In the Mythical Man Month, Fred Brooks provides an example of how a developer 'wasted' a few bytes of storage in the OS/360 control program by putting in a routine to handle leap years. In his view this was not necessary since the operator could reset the date once every 4 years. In those days memory was very expensive, and one of the main ways of charging for the machine, so freeing up a few bytes to the application program was seen as a good thing.

We are now used to machines with many gigabytes of memory and so you may be wondering why this blog started with a post on reducing memory usage, especially since memory is cheap and developers are expensive.

Let me start by stating that I am not advocating spending a lot of precious time trying to save a few bytes. In our case, because of large group views, large number of called action blocks and reuse of code in shared libraries, some of our server load modules were requiring over 100Mb. If you then have 20 of these loaded by the TE, you are now using 2Gb.

Paging memory to disk or swapping load modules in and out of the TE has a performance impact, so our thinking is that if you can reduce the memory usage of the application, then you can keep more load modules loaded and/or give more memory to the DBMS, which will be able to benefit from it and hence improve performance.

A second point is that most of the techniques that we are using are highly automated. We have developed tools to search for and remove unused views, and report on imperfect view matching (optionally only for repeated calls or those involving group views). There is therefore a very low overhead in implementing these good practices.

You should however consider the cost/benefit case for any coding standards that you adopt, and spending a lot of time trying to save a few bytes (or even a few Mb) is unlikely to be justifiable.

Friday 20 March 2009

Memory Usage

Reducing the memory usage of our load modules is something that we are working on at present, so to kick off the blog with a very technical subject...

Much of the code that we develop relies on repeating group views to process lists of objects.

Group views in Gen need to have a fixed, maximum size, and memory for the group view is allocated at program load time. This means that there is a trade-off between the memory usage of a load module and the limits imposed by the group view size. In many cases you can size the group view to cater for the maximum number of rows that are needed, or repeat processing with some sort of 'start from' value.

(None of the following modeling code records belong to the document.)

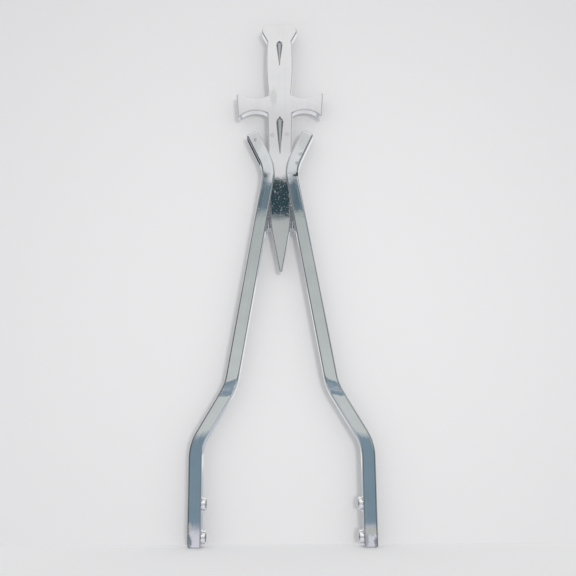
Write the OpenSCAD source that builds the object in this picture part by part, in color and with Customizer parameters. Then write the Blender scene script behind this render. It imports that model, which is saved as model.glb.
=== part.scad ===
// Chopper sissy bar: two bent square bars with a sword welded between them.
// Millimetres, +Z up, the front face looks along -Y. The origin is midway
// between the two feet, on the plane that their lower ends lie in.
// Left and right are as seen from the front.

/* [Bars] */
// Width of the square bar across its flats
bar_w = 12.7; // [11.5:0.1:14.5]
// Radius of the bar's four long edges
bar_edge_r = 0.9; // [0.4:0.1:1.4]
// Distance between the middles of the two upright legs
leg_spacing = 161; // [150:1:180]
// Height of a leg, from its foot to the corner of the knee
leg_h = 91; // [82:1:104]
// Height of the leaning stretch, from the knee to the shoulder
lean_h = 54; // [44:1:66]
// Half the distance between the bars at the corners of the shoulders
shoulder_x = 48.3; // [42:0.1:54]
// Height of the long run, from the shoulder to the waist
run_h = 216.5; // [190:0.5:240]
// Half the distance between the bars' middles at the corners of the waist
waist_x = 10.4; // [9.8:0.1:12]
// Height of the horns, from the waist's corner to their ends
horn_h = 39.1; // [34:0.1:46]
// Half the distance between the middles of the two horn ends
horn_x = 28.8; // [26:0.1:32]
// Bend radius at the knee, to the bar's middle
knee_r = 40; // [28:1:52]
// Bend radius at the shoulder, to the bar's middle
shoulder_r = 52; // [34:1:68]
// Bend radius at the waist, to the bar's middle
waist_r = 40; // [28:1:50]
// Radius to which a horn's end is rounded all over
horn_end_r = 2.8; // [1:0.1:4]
// Chamfer round the lower end of each leg
foot_chamfer = 0.9; // [0.4:0.1:1.4]
// Height of the flat ground on the left leg's outer front corner
foot_grind_h = 15; // [8:0.5:22]
// Width of that flat at the very end
foot_grind_w = 4.4; // [2:0.1:5]

/* [Bolt bosses] */
// Margin between a boss and the edges of its leg
boss_margin = 0.35; // [0.1:0.05:0.8]
// How far a boss stands off the leg's inner face
boss_l = 3.8; // [2.5:0.1:8]
// Height of the lower pair of bolt holes
boss_low_z = 8.4; // [8:0.1:12]
// Distance between the lower and the upper pair
boss_pitch = 29.2; // [24:0.1:38]
// Diameter of the bolt holes
bolt_hole_d = 8.4; // [6:0.1:8.8]
// Chamfer on a boss's free rim
boss_rim = 0.6; // [0.3:0.1:0.8]
// Size of the fillet weld above and below a boss
boss_weld_s = 1.4; // [1:0.1:2.2]

/* [Sword plate] */
// Distance of the sword's faces behind those of the bars
plate_setback = 1.55; // [0.9:0.05:2.2]
// Chamfer along all of the sword's edges
plate_chamfer = 1.1; // [0.6:0.1:1.5]
// Play between the blade's notches and the bars
notch_gap = 0.12; // [0.05:0.01:0.3]

/* [Blade] */
// Distance of the blade's point below the corner of the waist
tip_down = 106.7; // [98:0.1:116]
// Length of the tapered point
point_l = 41.2; // [36:0.1:46]
// Half the blade's width where the point starts
point_half_w = 8.6; // [7.8:0.1:9.4]
// Half the blade's width at its neck, below the bars
neck_half_w = 9.8; // [9.5:0.1:10.4]
// Height of the neck above the start of the point
neck_up = 9.6; // [7:0.1:13]
// Half the blade's width below the guard
blade_half_w = 12.7; // [12:0.1:14]

/* [Guard] */
// Height of the guard above the horns' ends
guard_up = 20.4; // [14:0.1:28]
// Half the guard's span at its upper corners
guard_top_half = 44.6; // [38:0.1:50]
// Half the guard's span at its lower corners
guard_low_half = 42.7; // [37:0.1:48]
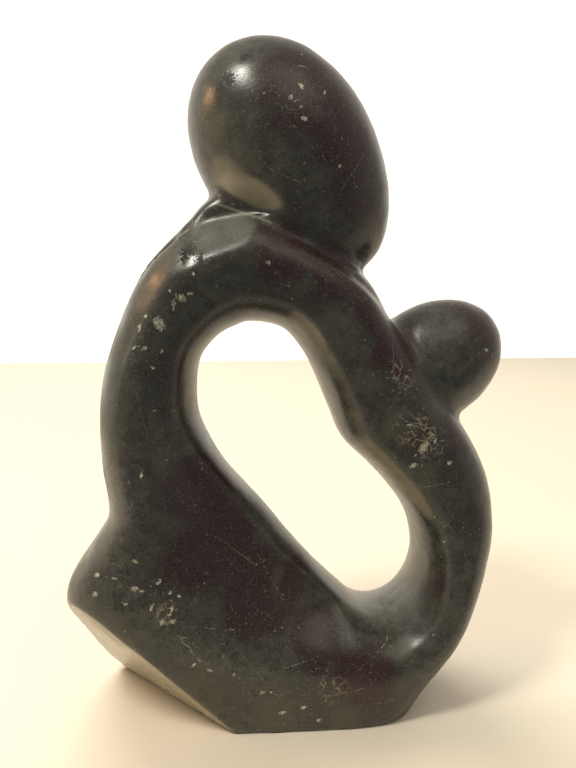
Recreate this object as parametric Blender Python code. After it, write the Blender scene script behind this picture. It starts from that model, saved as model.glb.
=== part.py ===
"""Abstract mother and child, carved from one block of dark soapstone.

A thick body closes into a ring round one slanted hole: back, hip, base, side and arm.
The mother's egg head sits on the shoulder and the child's smaller egg on the outside
of the arm. Metres, +Z up, the front towards -Y, the origin at the middle of the base.
"""

import math

import bmesh
import bpy
import numpy as np
from mathutils import Matrix, Vector

# Driving sizes of the body, in metres
BODY_HEIGHT = 0.160  # from the floor to the top of the shoulder
BODY_DEPTH = 0.049  # front to back at the fullest ridge

# The mother's head, an egg that leans back over the shoulder
HEAD_LENGTH = 0.0765
HEAD_WIDTH = 0.0525
HEAD_DEPTH = 0.0500
HEAD_LEAN = math.radians(54)  # how far the egg's long axis rises from level
HEAD_TAPER = 0.12  # how much fuller the upper end is than the middle
HEAD_SEAT = (0.096, 0.962)  # where it meets the shoulder, as shares of the body's height
HEAD_SINK = 0.0150  # how deep the lower end is let into the shoulder

# The child's head, an even egg on the outside of the arm
CHILD_LENGTH = 0.0500
CHILD_WIDTH = 0.0380
CHILD_DEPTH = 0.0360
CHILD_LEAN = math.radians(32)
CHILD_TAPER = 0.0
CHILD_SEAT = (0.261, 0.680)
CHILD_SINK = 0.0200  # how deep the inner end is let into the arm

# The flat facet sawn across the lower left corner
FACET_NORMAL = Vector((-1, -1, -1)).normalized()
FACET_START = -0.250  # where it meets the floor in the middle plane, as a share of the height

# The lens-shaped groove cut along the outside of the shoulder
GROOVE_LENGTH = 0.0190
GROOVE_WIDTH = 0.0072
GROOVE_DEPTH = 0.0024
GROOVE_PLACE = (-0.234, 0.927)  # its middle, as shares of the body's height
GROOVE_SLOPE = math.radians(48)  # its rise from level
GROOVE_FORWARD = 0.0080  # how far it lies in front of the middle plane
GROOVE_LENS = 3.0  # half the cutting lens's thickness, in groove depths

# The section's round beside the hole
RIM_ROUND = 2.2  # 2 is an ellipse, more is squarer
RIM_FALL = 0.35  # share of the fall from ridge to rim that runs straight
BACK_RELIEF = 0.55  # how much of the front's fall to the rim the plainer back has

# Finish
CREASE_BLEND = 14  # smoothing passes over the creases between the forms
BLEND_STRENGTH = 0.5
GRAIN = 0.0013  # grid that the fused forms are smoothed on
FACES = 10400  # triangles left after the smoothing, before the flat cuts
SECTIONS = 120
RING_POINTS = 26  # points across the front of each section
EGG_RINGS = 40
GROOVE_RINGS = 12
SHARP_EDGE = math.radians(30)
STONE_COLOUR = (0.030, 0.028, 0.024, 1)
STONE_ROUGHNESS = 0.32

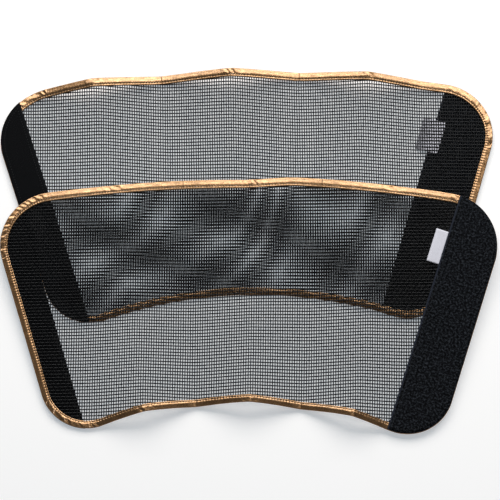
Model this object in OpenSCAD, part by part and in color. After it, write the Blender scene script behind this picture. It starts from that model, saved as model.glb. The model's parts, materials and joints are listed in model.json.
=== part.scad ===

However there are quite a few instances where this is not possible, and then the group view size becomes a fixed limit on the data that can be processed by the function.

Over the years we have increased these limits based on customer requirements, and this has resulted in an increased memory requirement for the load modules. This is particularly noticeable in Windows and UNIX environments where the server load modules are kept in memory by the Transaction Enabler. (Note that there are tuning parameters for the number of load modules that are loaded by the TE).

We have also made more use of DLLs in Windows and UNIX (Operations Libraries) and these can also increase the memory requirement if they result in a load module ending up loading a DLL for one action block and therefore also allocating the memory for all of the other action blocks in the opslib and any dependent opslibs. Our models have a lot of shared and reused code, and complex dependencies between modules has meant that many of the DLLs are loaded multiple times because of code dependencies, even if they are not required for each execution.

We are therefore working on some strategies to reduce memory usage. Ones that we have come up with so far include:

1) Delete unused views and attributes
2) Improve use of perfect view matching
3) Reduce use of uninitialised local views
4) Share group views between action blocks
5) Delay loading of DLLs
6) Delay allocation of local view storage

The first four are all standard coding techniques.

1) Maintaining an action block over many years (some of our action blocks are now 20 years old) can result in quite a few unused views. Finding and deleting these can be tedious and time-consuming, so we developed some tools in VerifIEr and genIE to automate finding and then deleting the unused views and also unused attribute views.

2) If view matching is not perfect, extra working storage is required in the generated code, so improving view matching (especially for large group views) will help.

3) In C generated code, having even one uninitialised local view will double the memory usage of all of the local views, so avoid this if you can.

4) An example of sharing memory is where many action blocks require a large local group view with the same structure. For example, we have a case where many action blocks need a 1Mb group view and each is called from the same parent. If each action block has its own local view, then each AB needs 1Mb of storage. However if the group view is defined as an exportable import view and is passed from a local view in the parent, then they all share the same storage. You then need to ensure that the view is properly initialised, but there is a big memory saving. In one load module we managed to halve the memory usage using this technique.

5) On windows we are experimenting with using the /DELAYLOAD: linker option to delay loading of opslibs. If the route through the code never requires a function in the opslib, it will not get loaded.

6) This is very much work in progress, so more on this later...

Welcome

Welcome to the IET Gen Development Blog. I decided to start this blog to share some of the tips and techniques that we have learnt at IET in developing our products with CA Gen. We are passionate about CA Gen and the main aim of this blog is to help other Gen users learn from our experiences (and mistakes!).

The blog is likely to be composed of random information and is not designed to be a structured training course in Gen development!